Reproduce exactly the lines below from the one containing "front_cover();" through the one containing "obj.parent = empty", including both, and nothing else.

##### Extracted information

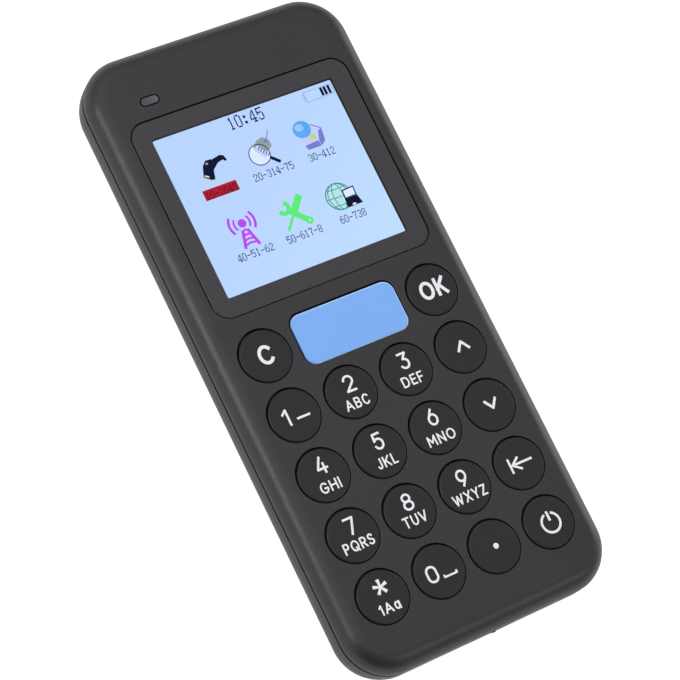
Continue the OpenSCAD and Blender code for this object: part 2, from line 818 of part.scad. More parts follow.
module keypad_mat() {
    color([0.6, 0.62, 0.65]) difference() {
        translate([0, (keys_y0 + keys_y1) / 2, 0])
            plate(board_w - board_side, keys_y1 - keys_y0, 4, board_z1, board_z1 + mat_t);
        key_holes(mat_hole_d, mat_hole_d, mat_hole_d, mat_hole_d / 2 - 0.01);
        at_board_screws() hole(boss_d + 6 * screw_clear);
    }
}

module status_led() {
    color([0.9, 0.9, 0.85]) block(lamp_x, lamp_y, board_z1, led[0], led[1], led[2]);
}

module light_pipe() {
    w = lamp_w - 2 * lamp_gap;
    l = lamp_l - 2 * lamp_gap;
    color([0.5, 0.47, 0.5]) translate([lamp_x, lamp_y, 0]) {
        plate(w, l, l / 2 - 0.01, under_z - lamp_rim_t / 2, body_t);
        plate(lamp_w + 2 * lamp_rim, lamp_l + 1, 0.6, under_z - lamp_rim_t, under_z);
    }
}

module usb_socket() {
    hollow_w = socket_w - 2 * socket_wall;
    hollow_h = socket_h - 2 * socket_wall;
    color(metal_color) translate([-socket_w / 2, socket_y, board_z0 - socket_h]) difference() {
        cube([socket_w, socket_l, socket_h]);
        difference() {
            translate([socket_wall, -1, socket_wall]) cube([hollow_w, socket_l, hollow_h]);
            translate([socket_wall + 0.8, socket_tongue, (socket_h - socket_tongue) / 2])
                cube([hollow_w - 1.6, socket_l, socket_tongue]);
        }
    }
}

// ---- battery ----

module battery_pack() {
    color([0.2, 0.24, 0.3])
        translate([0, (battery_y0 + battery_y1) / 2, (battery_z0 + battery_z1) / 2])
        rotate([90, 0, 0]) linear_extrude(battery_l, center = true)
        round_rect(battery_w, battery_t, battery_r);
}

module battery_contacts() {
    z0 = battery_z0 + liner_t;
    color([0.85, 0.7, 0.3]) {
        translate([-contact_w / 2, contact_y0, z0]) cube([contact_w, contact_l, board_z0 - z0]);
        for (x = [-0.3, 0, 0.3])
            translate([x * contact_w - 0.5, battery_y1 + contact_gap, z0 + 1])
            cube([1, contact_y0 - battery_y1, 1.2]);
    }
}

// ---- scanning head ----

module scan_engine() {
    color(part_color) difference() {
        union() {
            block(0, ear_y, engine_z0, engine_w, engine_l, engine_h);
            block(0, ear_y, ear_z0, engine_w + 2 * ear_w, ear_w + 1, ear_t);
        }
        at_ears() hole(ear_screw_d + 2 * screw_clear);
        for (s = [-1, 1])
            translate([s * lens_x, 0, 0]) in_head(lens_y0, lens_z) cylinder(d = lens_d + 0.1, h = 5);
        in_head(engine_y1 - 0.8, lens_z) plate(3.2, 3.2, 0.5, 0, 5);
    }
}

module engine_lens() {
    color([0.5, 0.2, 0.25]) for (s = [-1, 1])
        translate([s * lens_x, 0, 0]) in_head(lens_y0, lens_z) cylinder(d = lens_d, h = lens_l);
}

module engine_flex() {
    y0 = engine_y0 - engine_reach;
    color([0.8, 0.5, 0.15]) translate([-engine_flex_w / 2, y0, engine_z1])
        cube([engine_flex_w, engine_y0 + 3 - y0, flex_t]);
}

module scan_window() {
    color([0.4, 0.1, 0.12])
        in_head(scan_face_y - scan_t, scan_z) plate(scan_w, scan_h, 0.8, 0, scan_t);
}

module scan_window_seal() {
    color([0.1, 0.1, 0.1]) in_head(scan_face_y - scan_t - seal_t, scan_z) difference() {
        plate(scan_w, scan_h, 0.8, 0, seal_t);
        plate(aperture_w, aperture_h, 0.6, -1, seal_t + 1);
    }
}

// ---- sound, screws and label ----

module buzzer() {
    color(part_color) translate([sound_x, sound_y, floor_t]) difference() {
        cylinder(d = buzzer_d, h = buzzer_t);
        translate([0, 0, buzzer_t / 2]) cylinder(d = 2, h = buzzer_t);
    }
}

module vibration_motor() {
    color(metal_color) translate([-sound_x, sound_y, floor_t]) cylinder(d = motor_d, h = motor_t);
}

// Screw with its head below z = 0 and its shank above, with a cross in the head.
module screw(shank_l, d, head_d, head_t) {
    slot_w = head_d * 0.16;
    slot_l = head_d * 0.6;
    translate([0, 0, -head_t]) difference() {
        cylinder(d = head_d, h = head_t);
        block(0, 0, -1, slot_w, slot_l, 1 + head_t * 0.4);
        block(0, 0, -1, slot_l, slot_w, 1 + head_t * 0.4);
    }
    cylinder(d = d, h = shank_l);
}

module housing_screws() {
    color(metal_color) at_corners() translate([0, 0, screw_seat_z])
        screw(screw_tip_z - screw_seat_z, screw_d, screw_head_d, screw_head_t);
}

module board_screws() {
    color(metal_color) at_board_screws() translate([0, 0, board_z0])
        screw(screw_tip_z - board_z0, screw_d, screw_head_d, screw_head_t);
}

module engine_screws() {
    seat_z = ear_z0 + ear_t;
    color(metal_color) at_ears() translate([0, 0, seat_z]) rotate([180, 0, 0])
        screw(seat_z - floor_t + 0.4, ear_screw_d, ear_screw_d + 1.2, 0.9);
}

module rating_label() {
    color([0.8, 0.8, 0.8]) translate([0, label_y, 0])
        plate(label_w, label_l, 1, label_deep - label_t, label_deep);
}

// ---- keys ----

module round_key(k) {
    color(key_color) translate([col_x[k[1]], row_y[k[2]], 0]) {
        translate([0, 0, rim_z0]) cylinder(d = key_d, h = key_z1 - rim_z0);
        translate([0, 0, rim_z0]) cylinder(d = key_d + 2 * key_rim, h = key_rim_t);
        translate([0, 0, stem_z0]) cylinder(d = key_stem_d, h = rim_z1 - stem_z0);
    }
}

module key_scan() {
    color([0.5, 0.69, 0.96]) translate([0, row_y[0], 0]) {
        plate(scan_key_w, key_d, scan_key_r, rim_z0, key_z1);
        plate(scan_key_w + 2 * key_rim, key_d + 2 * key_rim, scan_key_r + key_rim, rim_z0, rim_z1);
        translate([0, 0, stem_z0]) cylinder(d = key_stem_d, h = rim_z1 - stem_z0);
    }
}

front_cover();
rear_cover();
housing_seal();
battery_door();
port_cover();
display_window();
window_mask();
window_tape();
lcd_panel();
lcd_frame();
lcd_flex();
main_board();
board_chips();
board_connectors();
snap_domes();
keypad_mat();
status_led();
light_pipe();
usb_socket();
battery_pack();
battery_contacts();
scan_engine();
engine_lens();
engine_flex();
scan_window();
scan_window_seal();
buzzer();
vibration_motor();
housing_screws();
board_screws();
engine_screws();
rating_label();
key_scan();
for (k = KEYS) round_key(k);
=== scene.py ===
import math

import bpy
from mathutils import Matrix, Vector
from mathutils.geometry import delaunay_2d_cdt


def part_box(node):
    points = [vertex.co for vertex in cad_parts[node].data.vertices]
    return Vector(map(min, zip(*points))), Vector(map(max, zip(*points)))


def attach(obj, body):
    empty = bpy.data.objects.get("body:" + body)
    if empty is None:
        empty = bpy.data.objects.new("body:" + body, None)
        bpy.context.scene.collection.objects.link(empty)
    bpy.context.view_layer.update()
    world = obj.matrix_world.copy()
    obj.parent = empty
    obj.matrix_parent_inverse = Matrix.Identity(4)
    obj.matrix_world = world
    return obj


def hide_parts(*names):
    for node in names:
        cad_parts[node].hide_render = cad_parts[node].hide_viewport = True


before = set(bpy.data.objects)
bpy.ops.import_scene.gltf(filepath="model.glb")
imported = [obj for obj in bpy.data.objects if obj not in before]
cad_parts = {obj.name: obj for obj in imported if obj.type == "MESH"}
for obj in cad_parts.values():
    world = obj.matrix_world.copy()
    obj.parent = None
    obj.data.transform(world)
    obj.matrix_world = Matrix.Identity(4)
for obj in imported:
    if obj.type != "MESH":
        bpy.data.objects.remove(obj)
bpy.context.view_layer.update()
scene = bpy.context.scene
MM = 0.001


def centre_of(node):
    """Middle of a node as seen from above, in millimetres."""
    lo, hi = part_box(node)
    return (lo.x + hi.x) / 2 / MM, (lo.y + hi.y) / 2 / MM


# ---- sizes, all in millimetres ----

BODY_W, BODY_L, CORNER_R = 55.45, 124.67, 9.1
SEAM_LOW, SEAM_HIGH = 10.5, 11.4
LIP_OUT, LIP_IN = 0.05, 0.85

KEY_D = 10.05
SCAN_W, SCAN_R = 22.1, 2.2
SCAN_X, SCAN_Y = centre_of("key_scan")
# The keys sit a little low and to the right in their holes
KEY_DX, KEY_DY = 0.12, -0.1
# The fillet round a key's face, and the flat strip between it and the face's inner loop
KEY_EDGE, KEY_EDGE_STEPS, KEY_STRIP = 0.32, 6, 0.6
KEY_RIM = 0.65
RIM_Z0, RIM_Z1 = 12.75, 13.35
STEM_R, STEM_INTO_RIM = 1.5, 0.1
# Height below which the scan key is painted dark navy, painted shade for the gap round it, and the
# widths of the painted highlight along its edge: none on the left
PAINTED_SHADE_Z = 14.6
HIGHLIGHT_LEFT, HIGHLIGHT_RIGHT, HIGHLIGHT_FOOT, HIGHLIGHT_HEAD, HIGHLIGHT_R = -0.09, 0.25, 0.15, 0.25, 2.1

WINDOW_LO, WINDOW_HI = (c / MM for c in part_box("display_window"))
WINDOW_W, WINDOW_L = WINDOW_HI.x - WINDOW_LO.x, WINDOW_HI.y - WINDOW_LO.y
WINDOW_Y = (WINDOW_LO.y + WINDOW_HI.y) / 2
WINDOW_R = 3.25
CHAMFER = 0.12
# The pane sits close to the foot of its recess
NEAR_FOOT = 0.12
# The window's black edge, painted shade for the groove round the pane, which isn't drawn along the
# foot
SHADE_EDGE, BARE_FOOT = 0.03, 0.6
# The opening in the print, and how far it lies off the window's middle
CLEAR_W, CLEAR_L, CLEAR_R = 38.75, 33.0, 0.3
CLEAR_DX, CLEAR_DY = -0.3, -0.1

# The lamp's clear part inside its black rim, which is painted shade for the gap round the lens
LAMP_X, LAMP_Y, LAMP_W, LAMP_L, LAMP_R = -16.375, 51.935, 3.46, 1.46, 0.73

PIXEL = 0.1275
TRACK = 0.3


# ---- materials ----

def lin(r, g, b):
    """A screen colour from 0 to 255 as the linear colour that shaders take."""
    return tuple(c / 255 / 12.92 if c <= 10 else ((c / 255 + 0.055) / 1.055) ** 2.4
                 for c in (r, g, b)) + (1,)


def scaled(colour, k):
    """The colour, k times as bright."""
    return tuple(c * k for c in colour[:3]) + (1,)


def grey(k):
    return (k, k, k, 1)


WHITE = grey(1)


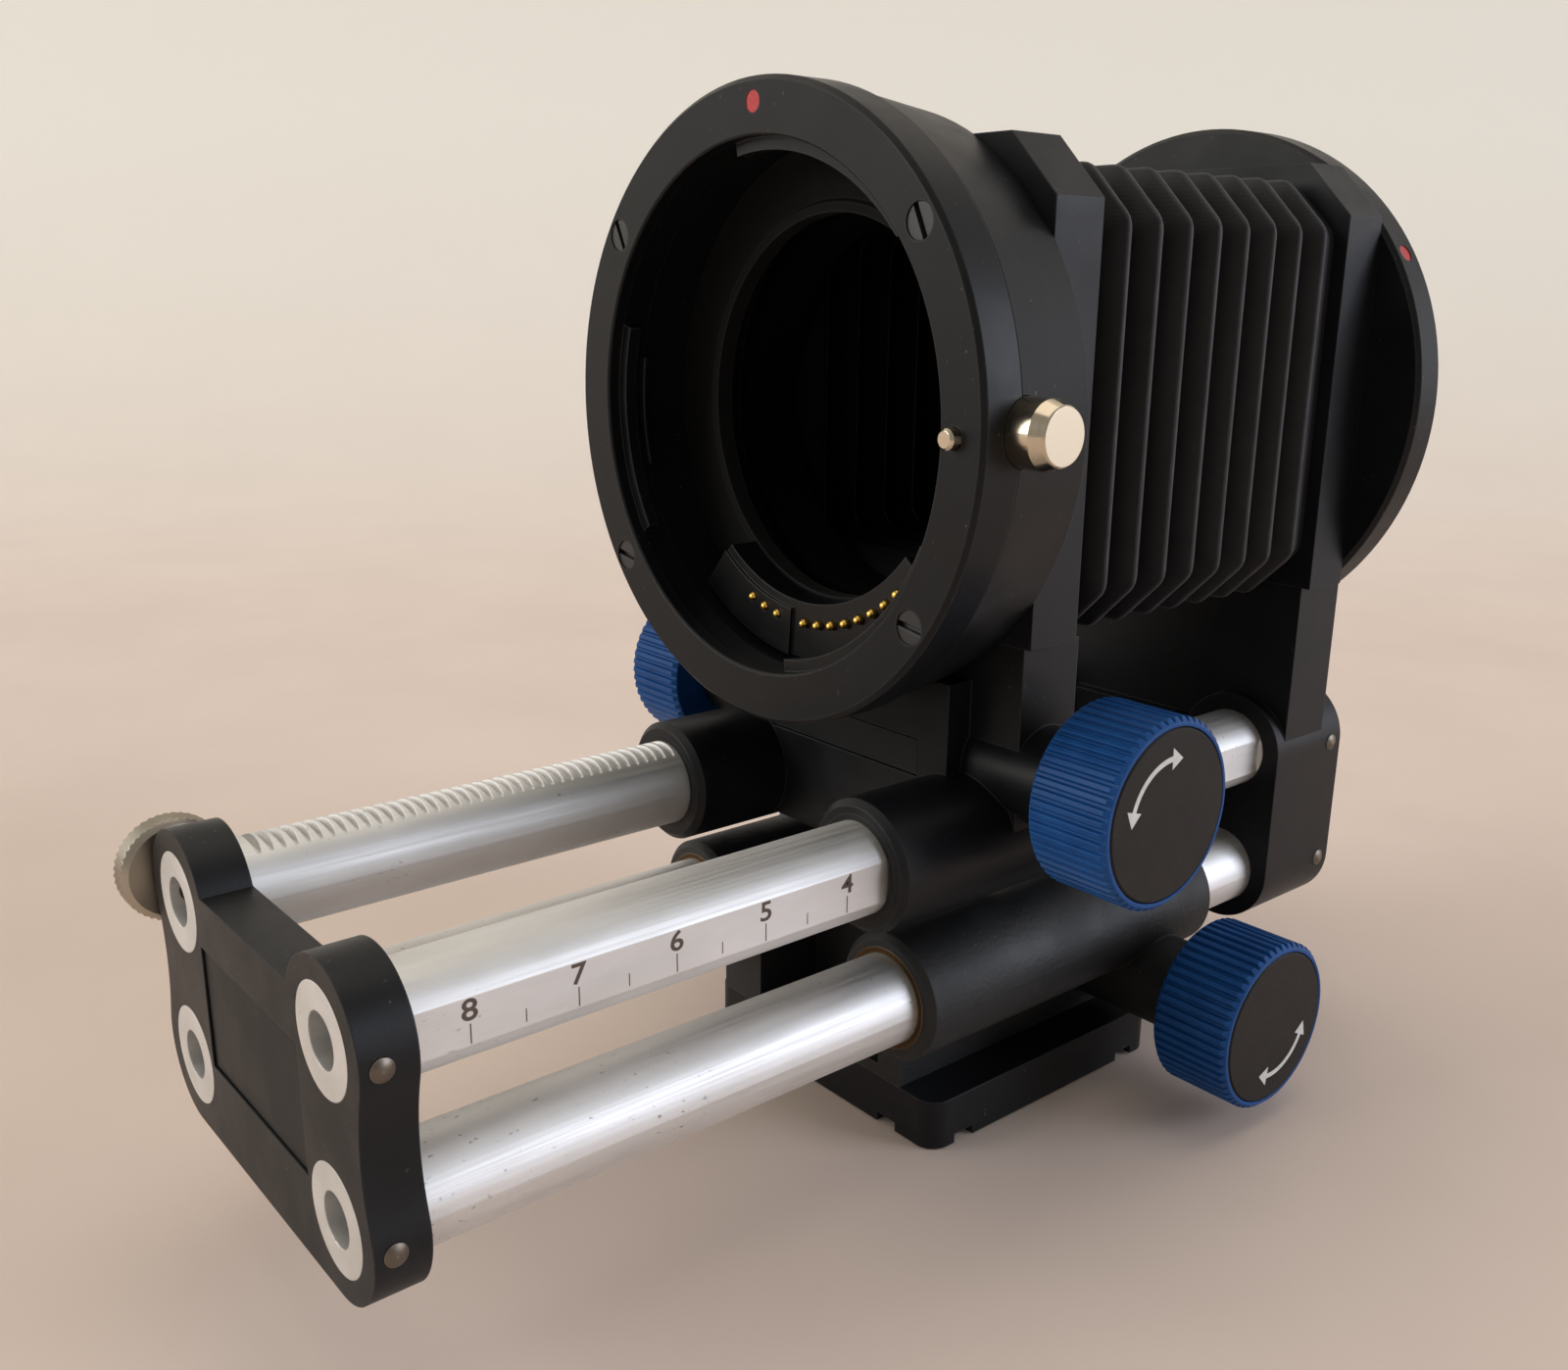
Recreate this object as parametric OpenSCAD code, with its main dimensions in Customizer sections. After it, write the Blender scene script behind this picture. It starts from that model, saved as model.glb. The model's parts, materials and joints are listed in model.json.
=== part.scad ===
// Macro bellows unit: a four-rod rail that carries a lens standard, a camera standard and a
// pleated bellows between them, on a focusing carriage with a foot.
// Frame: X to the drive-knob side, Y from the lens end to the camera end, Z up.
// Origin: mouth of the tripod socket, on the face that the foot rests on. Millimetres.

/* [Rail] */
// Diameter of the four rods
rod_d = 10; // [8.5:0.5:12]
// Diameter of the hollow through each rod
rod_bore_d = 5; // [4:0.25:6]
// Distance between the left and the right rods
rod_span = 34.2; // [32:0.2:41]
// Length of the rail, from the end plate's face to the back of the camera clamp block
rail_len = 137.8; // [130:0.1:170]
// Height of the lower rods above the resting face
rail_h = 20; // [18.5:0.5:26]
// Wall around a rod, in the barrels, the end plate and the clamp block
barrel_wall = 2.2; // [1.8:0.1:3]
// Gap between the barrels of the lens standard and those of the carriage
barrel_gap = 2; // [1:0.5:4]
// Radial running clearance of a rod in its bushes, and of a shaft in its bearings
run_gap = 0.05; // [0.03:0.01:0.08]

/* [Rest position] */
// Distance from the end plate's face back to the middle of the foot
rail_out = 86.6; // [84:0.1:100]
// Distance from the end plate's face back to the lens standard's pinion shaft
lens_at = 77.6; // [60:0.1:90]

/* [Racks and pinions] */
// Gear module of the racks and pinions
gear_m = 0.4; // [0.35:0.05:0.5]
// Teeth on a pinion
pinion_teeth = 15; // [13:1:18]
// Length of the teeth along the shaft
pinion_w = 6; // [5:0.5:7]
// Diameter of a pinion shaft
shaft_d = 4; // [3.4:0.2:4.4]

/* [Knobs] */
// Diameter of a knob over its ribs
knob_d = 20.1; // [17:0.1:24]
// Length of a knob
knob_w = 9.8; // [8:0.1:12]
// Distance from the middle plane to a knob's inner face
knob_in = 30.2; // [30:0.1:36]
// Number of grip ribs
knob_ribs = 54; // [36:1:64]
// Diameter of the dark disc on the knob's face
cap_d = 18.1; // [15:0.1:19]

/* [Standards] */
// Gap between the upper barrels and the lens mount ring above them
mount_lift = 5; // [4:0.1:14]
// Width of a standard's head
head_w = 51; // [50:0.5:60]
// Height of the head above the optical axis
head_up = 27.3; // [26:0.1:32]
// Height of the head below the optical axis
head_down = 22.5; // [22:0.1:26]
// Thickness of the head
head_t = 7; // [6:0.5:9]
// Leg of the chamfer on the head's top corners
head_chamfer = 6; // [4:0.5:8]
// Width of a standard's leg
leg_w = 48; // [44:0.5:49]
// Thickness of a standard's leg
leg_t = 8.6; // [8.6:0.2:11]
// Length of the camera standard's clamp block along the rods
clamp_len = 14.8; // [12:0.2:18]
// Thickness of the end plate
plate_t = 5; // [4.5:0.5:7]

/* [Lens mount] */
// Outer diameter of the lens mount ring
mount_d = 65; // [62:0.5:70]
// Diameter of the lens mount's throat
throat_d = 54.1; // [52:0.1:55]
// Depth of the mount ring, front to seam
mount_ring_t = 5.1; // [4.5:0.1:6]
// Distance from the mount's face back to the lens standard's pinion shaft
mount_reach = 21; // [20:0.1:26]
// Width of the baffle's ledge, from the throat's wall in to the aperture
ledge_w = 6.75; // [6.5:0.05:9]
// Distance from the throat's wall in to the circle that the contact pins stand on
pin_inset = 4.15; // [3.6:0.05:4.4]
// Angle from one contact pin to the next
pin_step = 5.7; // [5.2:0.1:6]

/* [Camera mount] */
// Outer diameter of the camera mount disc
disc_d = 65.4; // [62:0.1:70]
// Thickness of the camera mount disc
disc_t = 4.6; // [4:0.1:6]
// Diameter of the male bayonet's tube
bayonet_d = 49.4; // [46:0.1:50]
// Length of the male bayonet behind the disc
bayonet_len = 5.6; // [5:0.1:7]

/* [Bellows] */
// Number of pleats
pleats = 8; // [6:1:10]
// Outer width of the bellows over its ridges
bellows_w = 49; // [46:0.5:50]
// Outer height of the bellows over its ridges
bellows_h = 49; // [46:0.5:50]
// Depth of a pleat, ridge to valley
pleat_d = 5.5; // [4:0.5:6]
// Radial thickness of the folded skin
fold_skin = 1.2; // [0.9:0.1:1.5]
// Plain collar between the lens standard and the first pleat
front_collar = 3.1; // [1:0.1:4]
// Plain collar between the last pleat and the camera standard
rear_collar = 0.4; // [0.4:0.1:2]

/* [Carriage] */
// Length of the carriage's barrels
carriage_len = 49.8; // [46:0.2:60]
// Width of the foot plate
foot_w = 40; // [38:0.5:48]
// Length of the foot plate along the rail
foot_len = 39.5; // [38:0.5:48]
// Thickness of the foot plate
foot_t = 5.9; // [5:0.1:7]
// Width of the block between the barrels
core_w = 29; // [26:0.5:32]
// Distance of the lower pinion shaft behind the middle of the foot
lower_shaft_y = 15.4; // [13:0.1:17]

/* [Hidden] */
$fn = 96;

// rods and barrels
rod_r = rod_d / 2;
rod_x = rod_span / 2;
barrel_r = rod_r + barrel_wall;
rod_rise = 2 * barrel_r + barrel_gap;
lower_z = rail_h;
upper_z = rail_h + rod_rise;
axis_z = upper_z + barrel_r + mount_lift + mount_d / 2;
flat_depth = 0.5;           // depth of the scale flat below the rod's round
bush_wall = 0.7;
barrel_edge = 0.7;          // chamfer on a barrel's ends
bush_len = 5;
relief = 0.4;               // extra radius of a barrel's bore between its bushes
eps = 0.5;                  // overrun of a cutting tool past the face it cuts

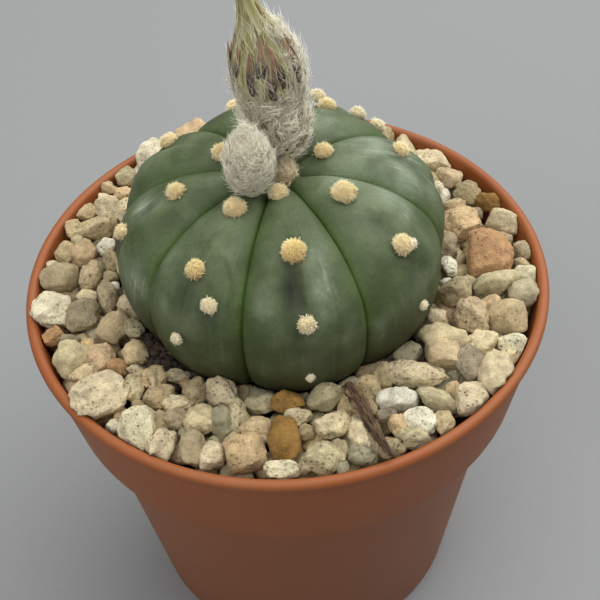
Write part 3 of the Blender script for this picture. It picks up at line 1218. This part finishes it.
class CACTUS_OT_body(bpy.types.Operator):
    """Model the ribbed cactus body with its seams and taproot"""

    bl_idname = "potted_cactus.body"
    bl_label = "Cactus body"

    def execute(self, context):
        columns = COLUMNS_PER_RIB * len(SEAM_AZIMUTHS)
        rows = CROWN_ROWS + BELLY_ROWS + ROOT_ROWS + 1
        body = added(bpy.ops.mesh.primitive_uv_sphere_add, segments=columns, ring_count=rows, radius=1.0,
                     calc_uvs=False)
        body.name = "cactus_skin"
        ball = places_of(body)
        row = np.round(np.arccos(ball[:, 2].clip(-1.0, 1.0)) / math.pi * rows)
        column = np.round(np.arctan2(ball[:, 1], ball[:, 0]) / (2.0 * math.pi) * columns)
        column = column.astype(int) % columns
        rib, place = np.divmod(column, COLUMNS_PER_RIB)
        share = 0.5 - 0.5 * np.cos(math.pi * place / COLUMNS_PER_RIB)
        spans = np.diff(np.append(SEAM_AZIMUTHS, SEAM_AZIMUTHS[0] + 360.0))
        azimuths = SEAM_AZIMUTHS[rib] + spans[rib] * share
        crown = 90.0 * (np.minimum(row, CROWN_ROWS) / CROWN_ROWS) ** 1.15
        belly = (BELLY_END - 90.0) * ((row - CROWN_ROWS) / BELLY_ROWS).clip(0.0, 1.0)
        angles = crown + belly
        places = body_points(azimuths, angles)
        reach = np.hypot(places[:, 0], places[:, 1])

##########

§ Answer to the problem
front_cover();
rear_cover();
housing_seal();
battery_door();
port_cover();
display_window();
window_mask();
window_tape();
lcd_panel();
lcd_frame();
lcd_flex();
main_board();
board_chips();
board_connectors();
snap_domes();
keypad_mat();
status_led();
light_pipe();
usb_socket();
battery_pack();
battery_contacts();
scan_engine();
engine_lens();
engine_flex();
scan_window();
scan_window_seal();
buzzer();
vibration_motor();
housing_screws();
board_screws();
engine_screws();
rating_label();
key_scan();
for (k = KEYS) round_key(k);
=== scene.py ===
import math

import bpy
from mathutils import Matrix, Vector
from mathutils.geometry import delaunay_2d_cdt


def part_box(node):
    points = [vertex.co for vertex in cad_parts[node].data.vertices]
    return Vector(map(min, zip(*points))), Vector(map(max, zip(*points)))


def attach(obj, body):
    empty = bpy.data.objects.get("body:" + body)
    if empty is None:
        empty = bpy.data.objects.new("body:" + body, None)
        bpy.context.scene.collection.objects.link(empty)
    bpy.context.view_layer.update()
    world = obj.matrix_world.copy()
    obj.parent = empty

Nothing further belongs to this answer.